The Lethem was fabulous as well. Motherless Brooklyn is the second Lethem novel I’ve read, after The Fortress of Solitude, and I think it’s my favorite (perhaps because the subject matter of the other one didn’t appeal as much). It’s a detective novel, and a book I read for my mystery book group, which met last night. In a lot of ways, it’s a straightforward mystery, with murders and detectives and clues, etc. But the main character, Lionel, has Tourette’s, which means he’s not able to control his words and actions as a traditional detective might. I thought Lethem did a great job portraying what life with Tourette’s might be like (not that I know for sure, of course, but his depiction was convincing), and I was fascinated by how imaginative and fluent Lionel was with language. The problem, of course, was that he couldn’t control the outpouring of words, and this frequently got him into trouble. He’s an appealing character — a thoroughly unconventional detective who does the best he can in some difficult circumstances.
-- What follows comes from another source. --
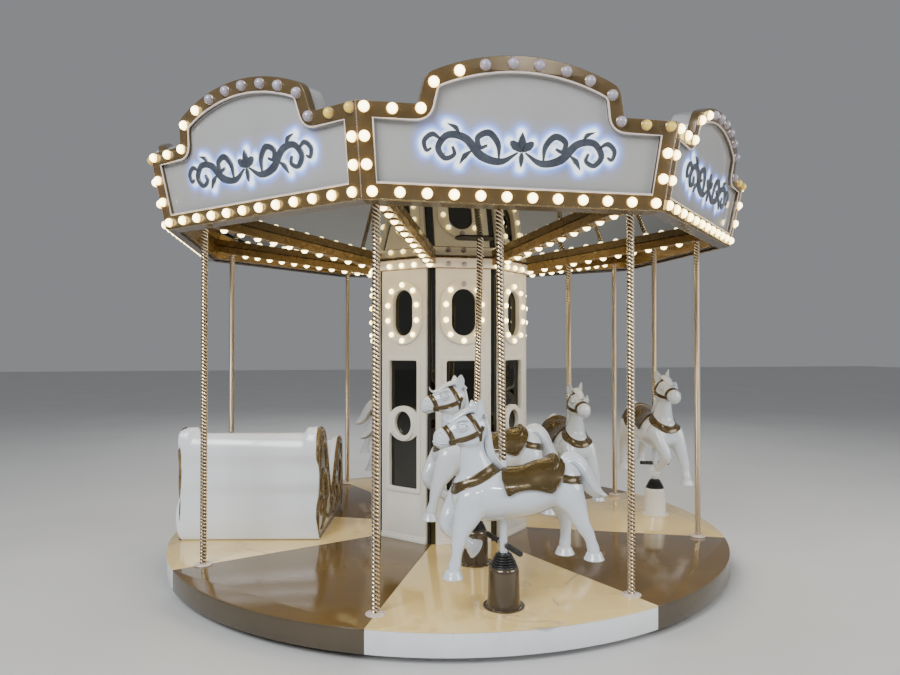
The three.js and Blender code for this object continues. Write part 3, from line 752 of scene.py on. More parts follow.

I also finished Terry Castle’s collection of essays The Professor and Other Writings, which was a little disappointing. Some of the early essays in the book were good, especially the one on Susan Sontag and another one her obsession with World War I. Other essays I didn’t quite get the point of, and the title essay is much too long, book-length, really, with not enough pay-off. The success of an essay collection comes down to voice, I think, and I was never quite won over by Castle’s.

And now I’m reading Ali Smith’s The Accidental, which has been very good so far. It tells a story from multiple points of view and follows the characters’ minds closely in a stream-of-consciousness style that captures their different experiences well. I can sometimes be put off by writing that seems labored or self-consciously poetic, and I postponed reading this book for a long time because I was afraid I would find that kind of writing here, but that hasn’t been the case at all.

Before I go, a quick note on cycling: since January 1st, I’ve done 11 rides with 410 miles total in over 26 hours on the bike. That’s perhaps one reason I haven’t posted here much!